P95 latency ≤ 120ms (to avoid user abandonment)
Zero undetected high-risk transactions
Real-time dashboard for the fraud ops team showing blocked transactions per minute

The Crisis

During a holiday sale surge, the team noticed spikes in payment timeouts—but logs showed no errors. Only after enabling deep telemetry did they discover:

Cold starts are adding 900ms during off-peak scaling
ML model loading is taking 300ms on the first invocation
No visibility into “transactions blocked due to risk score > 0.95”

The fix wasn’t code—it was observability.

Enabling Application Insights for Azure Functions

Application Insights is automatically integrated when you create a Function App in the Azure portal—but for IaC-driven enterprises, you must enable it explicitly.

Bicep Deployment with App Insights

// infra.bicep
param location string = 'westeurope'
param appName string = 'fraud-detection-fn'

resource appInsights 'Microsoft.Insights/components@2020-02-02' = {
  name: '${appName}-ai'
  location: location
  kind: 'web'
  properties: {
    Application_Type: 'web'
    Request_Source: 'IbizaWebAppExtensionCreate'
  }
}

resource storage 'Microsoft.Storage/storageAccounts@2023-01-01' = {
  name: replace('${appName}storage', '-', '')
  location: location
  sku: { name: 'Standard_LRS' }
  kind: 'StorageV2'
}

resource plan 'Microsoft.Web/serverfarms@2022-09-01' = {
  name: '${appName}-asp'
  location: location
  sku: { name: 'EP1' } // Premium plan for low-latency
}

resource functionApp 'Microsoft.Web/sites@2022-09-01' = {
  name: appName
  location: location
  kind: 'functionapp'
  properties: {
    serverFarmId: plan.id
    siteConfig: {
      appSettings: [
        {
          name: 'APPLICATIONINSIGHTS_CONNECTION_STRING'
          value: appInsights.properties.ConnectionString
        }
        {
          name: 'FUNCTIONS_EXTENSION_VERSION'
          value: '~4'
        }
        {
          name: 'AzureWebJobsStorage'
          value: 'DefaultEndpointsProtocol=https;AccountName=${storage.name};AccountKey=${listKeys(storage.id, storage.apiVersion).keys[0].value}'
        }
      ]
      http20Enabled: true
    }
  }
}

Deploy with:

az deployment group create -g banking-rg --template-file infra.bicep

Once deployed, every function invocation is automatically traced—duration, success, exceptions, and downstream calls (e.g., to Cosmos DB or Key Vault).

Logging Custom Metrics from Function Code

Built-in telemetry isn’t enough.

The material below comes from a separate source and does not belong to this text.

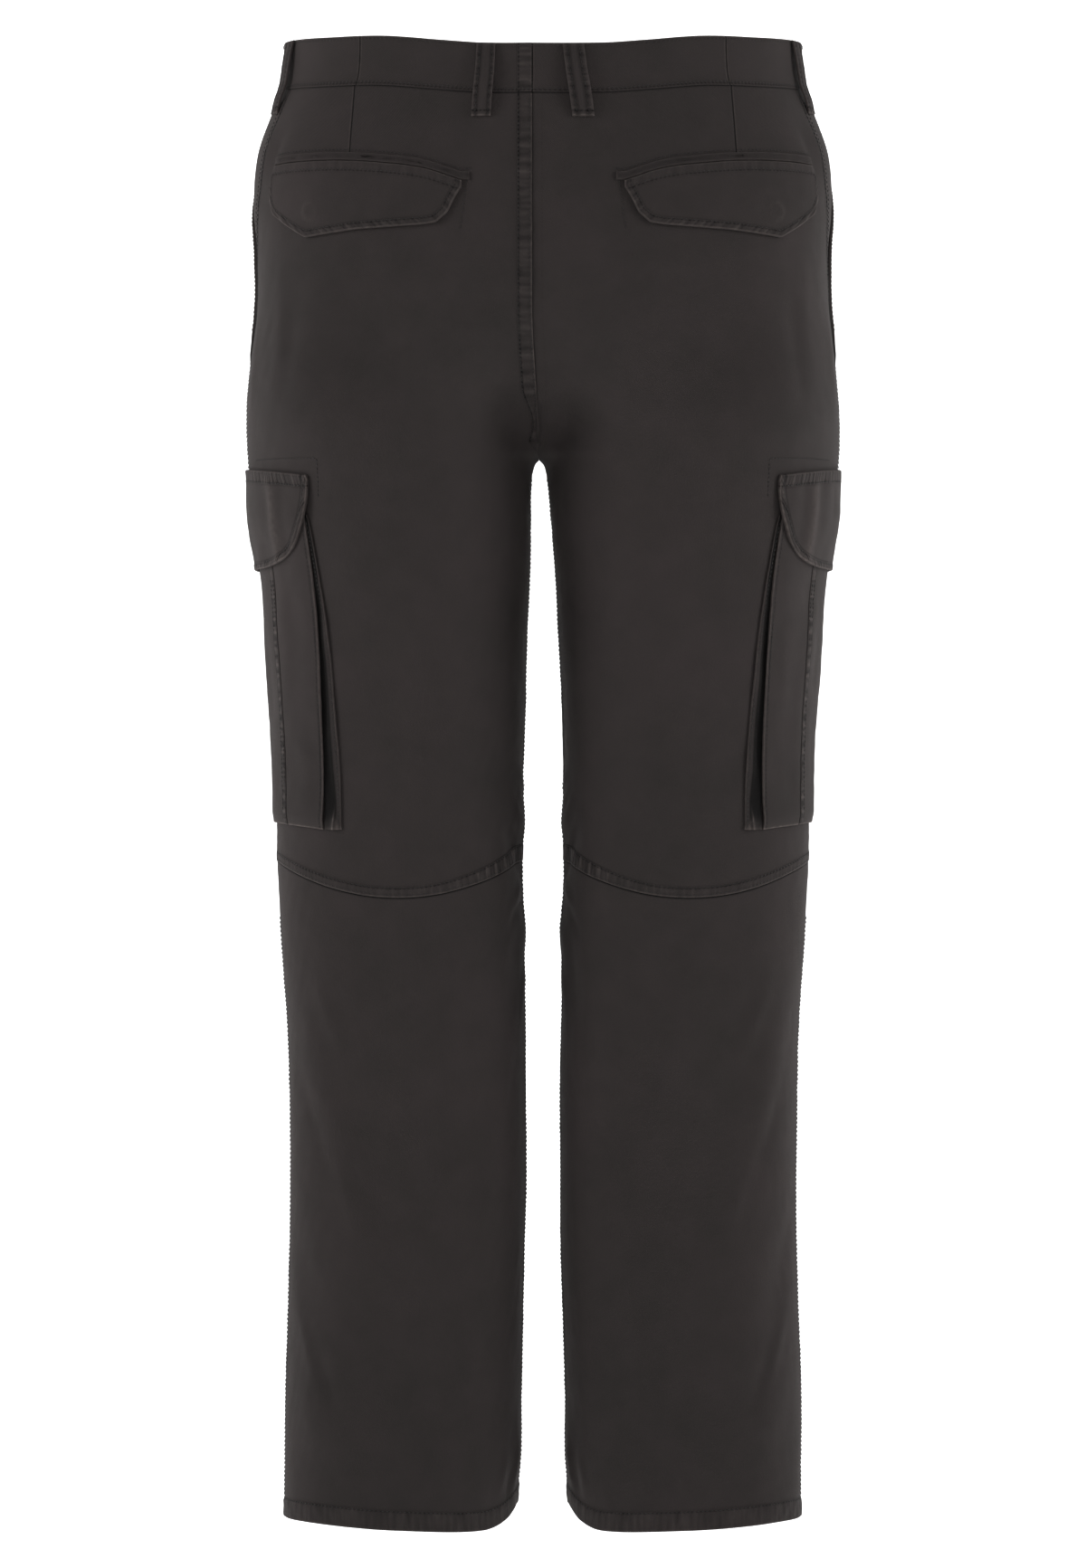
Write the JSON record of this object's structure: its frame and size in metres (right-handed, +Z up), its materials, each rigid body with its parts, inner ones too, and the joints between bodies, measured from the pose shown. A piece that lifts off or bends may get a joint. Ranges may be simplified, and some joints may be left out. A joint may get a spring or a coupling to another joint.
{
  "type": "cargo trousers",
  "caption": "Straight-leg cotton cargo trousers, filled out as worn, with flapped back pockets, bellows cargo pockets on the thighs, belt loops and shaped knees.",
  "frame": {"origin": "centre of the waist ring, at half the height of the waistband, where the wearer's waist holds the trousers", "axes": "+Z up towards the wearer's head, -Y towards the wearer's back, +X towards the wearer's right"},
  "size_m": [0.4528, 0.2996, 1.1259],
  "materials": {
    "canvas": "washed cotton canvas, matt, dark charcoal",
    "canvas_trim": "the same canvas, its folded edges worn lighter",
    "button": "satin, dark"
  },
  "bodies": {
    "root": {"back_upper_left": "canvas", "back_upper_right": "canvas", "back_lower_left": "canvas", "back_lower_right": "canvas", "front_left": "canvas", "front_right": "canvas", "hip_pocket_facing_left": "canvas", "hip_pocket_facing_right": "canvas", "waistband_back_left": "canvas_trim", "waistband_back_right": "canvas_trim", "waistband_side_left": "canvas_trim", "waistband_side_right": "canvas_trim", "waistband_front_left": "canvas_trim", "waistband_front_right": "canvas_trim", "back_pocket_flap_left": "canvas_trim", "back_pocket_flap_right": "canvas_trim", "back_pocket_welt_left": "canvas_trim", "back_pocket_welt_right": "canvas_trim", "cargo_pocket_back_left": "canvas_trim", "cargo_pocket_back_right": "canvas_trim", "cargo_pocket_centre_left": "canvas_trim", "cargo_pocket_centre_right": "canvas_trim", "cargo_pocket_front_left": "canvas_trim", "cargo_pocket_front_right": "canvas_trim", "cargo_bellows_back_left": "canvas_trim", "cargo_bellows_back_right": "canvas_trim", "cargo_bellows_front_left": "canvas_trim", "cargo_bellows_front_right": "canvas_trim", "cargo_flap_left": "canvas_trim", "cargo_flap_right": "canvas_trim", "belt_loop_back_left": "canvas_trim", "belt_loop_back_right": "canvas_trim", "belt_loop_side_left": "canvas_trim", "belt_loop_side_right": "canvas_trim", "belt_loop_front_left": "canvas_trim", "belt_loop_front_right": "canvas_trim", "fly": "canvas_trim", "waistband_tab": "canvas_trim", "waist_button": "button"}
  },
  "joints": []
}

You need business-aware metrics.

Here’s a Python function that logs:

Transaction risk score
Whether the transaction was blocked
Model inference latency

# __init__.py
import azure.functions as func
import logging
from applicationinsights import TelemetryClient
import time
import os

# Initialize Application Insights telemetry client
APP_INSIGHTS_KEY = os.getenv('APPINSIGHTS_INSTRUMENTATIONKEY')
telemetry_client = TelemetryClient(APP_INSIGHTS_KEY)

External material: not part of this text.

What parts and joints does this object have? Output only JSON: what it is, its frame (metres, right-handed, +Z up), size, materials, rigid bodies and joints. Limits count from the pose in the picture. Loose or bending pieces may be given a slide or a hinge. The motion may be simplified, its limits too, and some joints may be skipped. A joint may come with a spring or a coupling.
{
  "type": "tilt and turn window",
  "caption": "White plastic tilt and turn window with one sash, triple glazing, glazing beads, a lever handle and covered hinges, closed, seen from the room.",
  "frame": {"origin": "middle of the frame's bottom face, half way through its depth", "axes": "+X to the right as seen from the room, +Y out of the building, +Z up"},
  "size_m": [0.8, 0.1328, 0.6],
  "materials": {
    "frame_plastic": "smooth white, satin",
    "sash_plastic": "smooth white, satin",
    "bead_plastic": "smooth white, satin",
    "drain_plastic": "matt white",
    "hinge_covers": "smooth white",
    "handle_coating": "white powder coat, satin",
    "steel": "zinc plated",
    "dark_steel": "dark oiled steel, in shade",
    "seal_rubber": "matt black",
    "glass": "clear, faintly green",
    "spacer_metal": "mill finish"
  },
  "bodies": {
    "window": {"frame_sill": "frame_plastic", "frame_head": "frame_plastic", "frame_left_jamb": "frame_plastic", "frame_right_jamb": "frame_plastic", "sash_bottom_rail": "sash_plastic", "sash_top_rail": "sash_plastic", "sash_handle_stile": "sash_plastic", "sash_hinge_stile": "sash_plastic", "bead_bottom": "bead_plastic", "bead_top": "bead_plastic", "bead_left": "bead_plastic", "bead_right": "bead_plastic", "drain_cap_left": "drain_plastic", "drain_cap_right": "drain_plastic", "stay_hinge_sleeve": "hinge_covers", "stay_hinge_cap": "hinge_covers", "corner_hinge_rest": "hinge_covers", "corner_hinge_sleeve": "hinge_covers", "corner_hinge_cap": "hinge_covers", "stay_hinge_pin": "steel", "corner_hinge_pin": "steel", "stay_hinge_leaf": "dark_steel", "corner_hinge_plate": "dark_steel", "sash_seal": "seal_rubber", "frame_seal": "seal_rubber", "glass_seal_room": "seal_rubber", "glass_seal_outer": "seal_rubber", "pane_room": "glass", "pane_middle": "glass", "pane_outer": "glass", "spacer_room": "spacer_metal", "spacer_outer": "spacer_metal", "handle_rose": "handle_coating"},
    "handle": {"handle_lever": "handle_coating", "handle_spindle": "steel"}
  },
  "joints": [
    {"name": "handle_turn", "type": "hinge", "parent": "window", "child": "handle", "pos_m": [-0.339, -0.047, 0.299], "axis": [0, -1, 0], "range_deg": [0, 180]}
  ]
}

# Load ML model once per instance (during warm-up)
from fraud_model import RiskScorer
scorer = RiskScorer()

def main(req: func.HttpRequest) -> func.HttpResponse:
    transaction_id = req.headers.get('X-Transaction-ID', 'unknown')
    amount = float(req.params.get('amount', 0))
    user_id = req.params.get('user_id')

    start_time = time.perf_counter()
    
    try:
        # Score transaction
        risk_score = scorer.predict(user_id, amount)
        inference_time = (time.perf_counter() - start_time) * 1000  # ms

        # Log custom metrics
        telemetry_client.track_metric("Fraud_Risk_Score", risk_score)
        telemetry_client.track_metric("Model_Inference_Latency_ms", inference_time)
        
        is_blocked = risk_score > 0.95
        if is_blocked:
            telemetry_client.track_metric("Transactions_Blocked", 1)
            logging.warning(f"BLOCKED: High-risk transaction {transaction_id} (score={risk_score:.2f})")
            return func.HttpResponse("Transaction blocked: High fraud risk", status_code=403)

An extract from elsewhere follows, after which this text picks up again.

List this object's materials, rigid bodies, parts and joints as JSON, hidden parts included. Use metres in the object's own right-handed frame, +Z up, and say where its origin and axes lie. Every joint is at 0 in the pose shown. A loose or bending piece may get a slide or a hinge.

        telemetry_client.track_metric("Transactions_Allowed", 1)
        return func.HttpResponse("OK", status_code=200)

    except Exception as e:
        logging.exception("Fraud check failed")
        telemetry_client.track_exception(e)
        return func.HttpResponse("Internal error", status_code=500)

    finally:
        # Ensure telemetry is flushed (critical in serverless)
        telemetry_client.flush()

End-to-End Monitoring Dashboard Setup

In the Azure portal:

Go to your Application Insights resource
Open Logs (Analytics)
Run this Kusto query to build a live fraud ops dashboard:

customMetrics
| where name in ("Transactions_Blocked", "Fraud_Risk_Score")
| extend timestamp = bin(timestamp, 1m)
| summarize 
    blocked = sumif(value, name == "Transactions_Blocked"),
    avg_risk = avgif(value, name == "Fraud_Risk_Score")
  by timestamp
| render timechart

Set up alert rules:

Alert if Transactions_Blocked drops to zero for 10 minutes (model failure?)
Alert if P95 duration > 150ms

Best Practices for Enterprise Observability

Always enable Application Insights at deployment—never as an afterthought
Log custom metrics aligned with business outcomes (e.g., “fraud prevented”)
Use operation_Id to trace requests across functions and services
Flush telemetry explicitly in serverless environments
Avoid logging PII—sanitize logs and use custom dimensions, not messages
Set up synthetic transactions to detect cold-start regressions

Conclusion

In serverless architectures, observability is your control plane. The bank in our scenario reduced fraud losses by 22% and cut payment latency by 63%—not by rewriting code, but by instrumenting it correctly from the start.

Application Insights + custom metrics + proactive alerting = trust at scale.